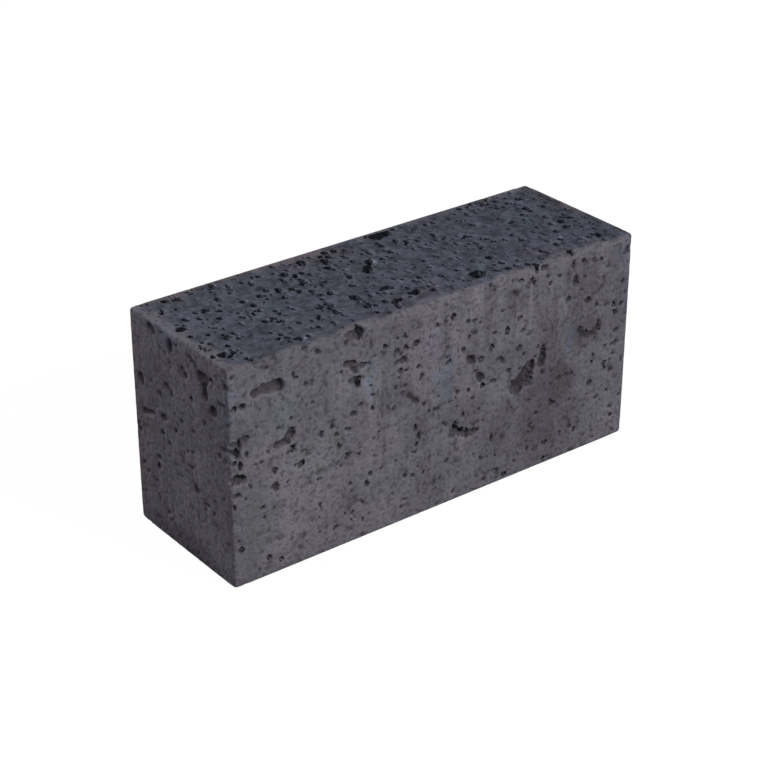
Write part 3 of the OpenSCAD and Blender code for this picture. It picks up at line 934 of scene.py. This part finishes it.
# Soft boxes: name, azimuth, elevation, metres from the block, metres across, watts and tint
LIGHTS = [
    ("key", 20, 30, 2.4, 0.40, 91, (1.0, 1.0, 1.0)),
    ("fill", -118, 38, 2.2, 0.80, 27, (1.0, 0.94, 1.03)),
    ("rim", -172, 28, 2.4, 0.40, 45, (0.95, 0.97, 1.0)),
]

# The photograph's view: 28 degrees above the floor, from in front and to the left
VIEW_AZIMUTH, VIEW_ELEVATION = -37.68, 27.91
VIEW_DISTANCE = 0.5985
VIEW_AIM = (-5.82, -4.36, 35.0)         # millimetres
LENS, SENSOR = 93.25, 36.0      # focal length and width of the film, in millimetres
NEAREST = 0.01                  # metres from the camera at which things start to show


def floor():
    """A white floor. The camera sees it lit from within, so the shadow on it stays faint."""
    mesh = bpy.data.meshes.new("floor")
    mesh.from_pydata([(x * FLOOR_REACH, y * FLOOR_REACH, 0)
                      for x, y in ((-1, -1), (1, -1), (1, 1), (-1, 1))], [], [(0, 1, 2, 3)])
    plane = bpy.data.objects.new("floor", mesh)
    plane.location.z = -FLOOR_DROP
    bpy.context.scene.collection.objects.link(plane)
    material = bpy.data.materials.new("floor")
    n = Nodes(material)
    paint = n.add("ShaderNodeBsdfDiffuse", {"Color": FLOOR_PAINT})
    glow = n.add("ShaderNodeEmission", {"Color": colour(1.0, 1.0, 1.0), "Strength": FLOOR_GLOW})
    seen = n.product(n.add("ShaderNodeLightPath").outputs["Is Camera Ray"], FLOOR_LIT)
    surface = n.add("ShaderNodeMixShader", {0: seen, 1: paint.outputs[0], 2: glow.outputs[0]})
    n.add("ShaderNodeOutputMaterial", {0: surface.outputs[0]})
    mesh.materials.append(material)


def face_point(thing, point, azimuth, elevation, distance):
    """Sets a light or a camera facing a point. Azimuth 0 is in front of it, 90 to its right."""
    a, e = math.radians(azimuth), math.radians(elevation)
    away = Vector((math.sin(a) * math.cos(e), -math.cos(a) * math.cos(e), math.sin(e)))
    thing.location = point + away * distance
    thing.rotation_mode = "QUATERNION"
    thing.rotation_quaternion = (-away).to_track_quat("-Z", "Y")
    bpy.context.scene.collection.objects.link(thing)


def lights():
    """Three soft boxes round the block."""
    for name, azimuth, elevation, distance, size, watts, tint in LIGHTS:
        light = bpy.data.lights.new(name, "AREA")
        light.size = size
        light.energy = watts
        light.color = tint
        lamp = bpy.data.objects.new(name, light)
        face_point(lamp, Vector(MIDDLE * MM), azimuth, elevation, distance)


def camera():
    """The photograph's view."""
    lens = bpy.data.cameras.new("camera")
    lens.sensor_width = SENSOR
    lens.lens = LENS
    lens.clip_start = NEAREST
    view = bpy.data.objects.new("camera", lens)
    face_point(view, Vector(VIEW_AIM) * MM, VIEW_AZIMUTH, VIEW_ELEVATION, VIEW_DISTANCE)
    bpy.context.scene.camera = view


def sky():
    """A dim white sky, and colours shown as they are."""
    world = bpy.data.worlds.new("studio")
    world.use_nodes = True
    background = world.node_tree.nodes["Background"].inputs
    background["Color"].default_value = colour(1.0, 1.0, 1.0)
    background["Strength"].default_value = SKY
    bpy.context.scene.world = world
    bpy.context.scene.view_settings.view_transform = "Standard"


# ---------------------------------------------------------------- put together

paver = make_piece(cast_block())
paver.data.shade_smooth()
paver.data.set_sharp_from_angle(angle=math.radians(SHARPEST))
paver.data.materials.clear()
paver.data.materials.append(concrete())
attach(paver, "root")
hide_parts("paver")

floor()
sky()
lights()
camera()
---+---
Directions
Word for word, write out all of the data above.

Solution to the problem
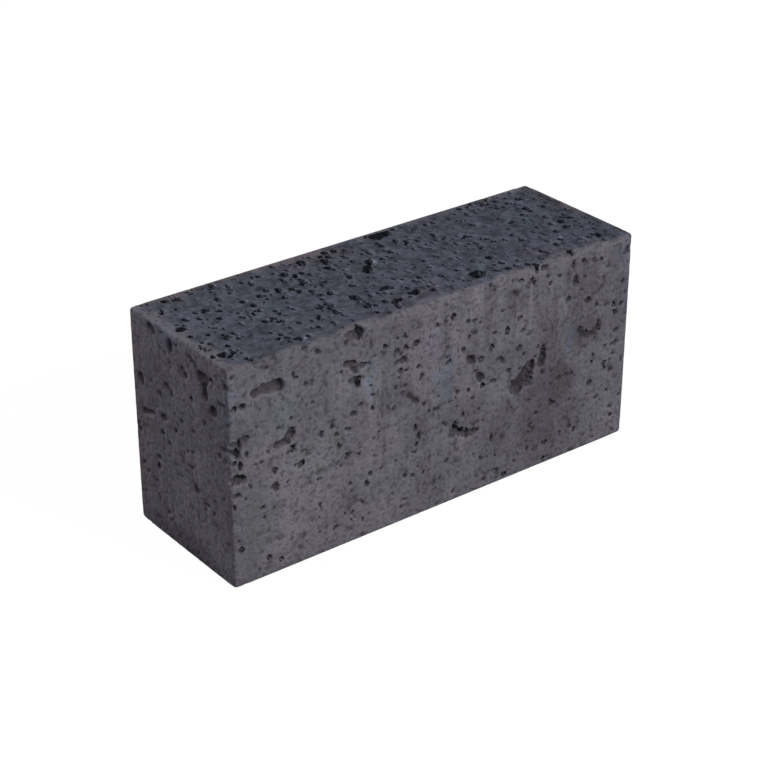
Write part 3 of the OpenSCAD and Blender code for this picture. It picks up at line 934 of scene.py. This part finishes it.
# Soft boxes: name, azimuth, elevation, metres from the block, metres across, watts and tint
LIGHTS = [
    ("key", 20, 30, 2.4, 0.40, 91, (1.0, 1.0, 1.0)),
    ("fill", -118, 38, 2.2, 0.80, 27, (1.0, 0.94, 1.03)),
    ("rim", -172, 28, 2.4, 0.40, 45, (0.95, 0.97, 1.0)),
]

# The photograph's view: 28 degrees above the floor, from in front and to the left
VIEW_AZIMUTH, VIEW_ELEVATION = -37.68, 27.91
VIEW_DISTANCE = 0.5985
VIEW_AIM = (-5.82, -4.36, 35.0)         # millimetres
LENS, SENSOR = 93.25, 36.0      # focal length and width of the film, in millimetres
NEAREST = 0.01                  # metres from the camera at which things start to show


def floor():
    """A white floor. The camera sees it lit from within, so the shadow on it stays faint."""
    mesh = bpy.data.meshes.new("floor")
    mesh.from_pydata([(x * FLOOR_REACH, y * FLOOR_REACH, 0)
                      for x, y in ((-1, -1), (1, -1), (1, 1), (-1, 1))], [], [(0, 1, 2, 3)])
    plane = bpy.data.objects.new("floor", mesh)
    plane.location.z = -FLOOR_DROP
    bpy.context.scene.collection.objects.link(plane)
    material = bpy.data.materials.new("floor")
    n = Nodes(material)
    paint = n.add("ShaderNodeBsdfDiffuse", {"Color": FLOOR_PAINT})
    glow = n.add("ShaderNodeEmission", {"Color": colour(1.0, 1.0, 1.0), "Strength": FLOOR_GLOW})
    seen = n.product(n.add("ShaderNodeLightPath").outputs["Is Camera Ray"], FLOOR_LIT)
    surface = n.add("ShaderNodeMixShader", {0: seen, 1: paint.outputs[0], 2: glow.outputs[0]})
    n.add("ShaderNodeOutputMaterial", {0: surface.outputs[0]})
    mesh.materials.append(material)


def face_point(thing, point, azimuth, elevation, distance):
    """Sets a light or a camera facing a point. Azimuth 0 is in front of it, 90 to its right."""
    a, e = math.radians(azimuth), math.radians(elevation)
    away = Vector((math.sin(a) * math.cos(e), -math.cos(a) * math.cos(e), math.sin(e)))
    thing.location = point + away * distance
    thing.rotation_mode = "QUATERNION"
    thing.rotation_quaternion = (-away).to_track_quat("-Z", "Y")
    bpy.context.scene.collection.objects.link(thing)


def lights():
    """Three soft boxes round the block."""
    for name, azimuth, elevation, distance, size, watts, tint in LIGHTS:
        light = bpy.data.lights.new(name, "AREA")
        light.size = size
        light.energy = watts
        light.color = tint
        lamp = bpy.data.objects.new(name, light)
        face_point(lamp, Vector(MIDDLE * MM), azimuth, elevation, distance)


def camera():
    """The photograph's view."""
    lens = bpy.data.cameras.new("camera")
    lens.sensor_width = SENSOR
    lens.lens = LENS
    lens.clip_start = NEAREST
    view = bpy.data.objects.new("camera", lens)
    face_point(view, Vector(VIEW_AIM) * MM, VIEW_AZIMUTH, VIEW_ELEVATION, VIEW_DISTANCE)
    bpy.context.scene.camera = view


def sky():
    """A dim white sky, and colours shown as they are."""
    world = bpy.data.worlds.new("studio")
    world.use_nodes = True
    background = world.node_tree.nodes["Background"].inputs
    background["Color"].default_value = colour(1.0, 1.0, 1.0)
    background["Strength"].default_value = SKY
    bpy.context.scene.world = world
    bpy.context.scene.view_settings.view_transform = "Standard"


# ---------------------------------------------------------------- put together

paver = make_piece(cast_block())
paver.data.shade_smooth()
paver.data.set_sharp_from_angle(angle=math.radians(SHARPEST))
paver.data.materials.clear()
paver.data.materials.append(concrete())
attach(paver, "root")
hide_parts("paver")

floor()
sky()
lights()
camera()